I am sure that China security hawks are arguing that the PRC
should attempt to replicate the U.S. precedent, and try to project PRC military
power into the Gulf, thereby abandoning the principle of non-interference (and,
inadvertently, providing a measure of vindication-by-imitation of a US policy of
intervention that has yielded catastrophic costs but precious few benefits,
which is why, I believe, any perceived Chinese drift from the principle of
non-interference receives excited attention from the Western security press).
I also expect that there are voices within the PRC
establishment who regard the U.S. formula for global relevance (whenever the
dark cloud of instability appears, look for the silver lining of an opportunity
for U.S. intervention) as a luxury that only the United States can afford. And, even if the PRC decides to embark on the
quixotic and expensive quest of Middle East military power (and somehow avoid
tripping over India, which might have a few things to say about Chinese carrier
groups sailing off its doorstep), as long as the US worries about China, the
United States will not surrender its role as Middle East pot-stirrer in chief
to the PRC.
Maybe there are better and more cost-effective ways to hedge
against an interruption of shipments from Saudi Arabia, Qatar, Iraq, and Iran. Things like spending billions to buy
friendships with those in power, instead of spending hundreds of billions on
force projection (and getting forced into countless bad decisions about how to
use that power, as is happening to the US in Syria).
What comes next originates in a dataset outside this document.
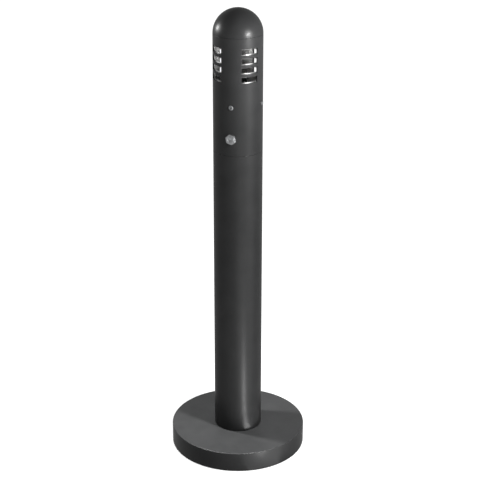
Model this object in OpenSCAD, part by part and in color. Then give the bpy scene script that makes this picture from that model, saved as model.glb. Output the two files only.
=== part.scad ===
// Free-standing ashtray bin: a round post on a heavy disc base, with a domed lift-off head.
// The head has four groups of stub slots and a cam lock, and a butt liner stands in the post.
// Millimetres, +Z up, origin on the floor under the centre of the base.

/* [Overall] */
// Height from the floor to the top of the dome
total_h = 1012; // [800:1:1250]
// Outside diameter of the post and the head
tube_d = 106; // [98:1:130]
// Wall of the post and the head
tube_wall = 3; // [2:0.5:3.5]
// Length of the head from its lower edge to the joint with the dome
head_len = 252; // [246:1:320]

/* [Base] */
// Diameter of the base
base_d = 302; // [250:1:420]
// Height of the top of the base above the floor
base_h = 46; // [38:1:60]
// Sheet thickness of the base cover
cover_wall = 2.5; // [2:0.5:4]
// Outer edge radius of the base cover
cover_edge_r = 2; // [1:0.5:2]
// Diameter of the rubber pads
pad_d = 28; // [20:1:40]
// How far the rubber pads stand below the base
pad_proud = 1.5; // [1:0.5:4]
// Depth of the pockets that hold the pads
pad_pocket = 3; // [2:0.5:5]
// Distance of the pads from the rim of the base
pad_inset = 25; // [20:1:40]
// Number of rubber pads
pad_count = 4; // [3:1:8]

/* [Base fixing] */
// Thread diameter of the bolts that hold the post to the base
bolt_d = 10; // [8:1:12]
// Radius of the bolt circle
bolt_circle_r = 33; // [24:1:34]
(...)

As the center of gravity of the oil markets shift to China
and Asia—and the attention and interest of the Middle East oil barons follow—perhaps
China’s best hope is that the United States will tire of the Middle Eastern
game, Saudi Arabia and Iran will decide that a prolonged shutdown of the
Straits of Hormuz in a war of annihilation is an option not worth pursuing, and
the region will refocus on its core business of pouring non-renewable energy
down the thirsty throat of the Asian economic miracle.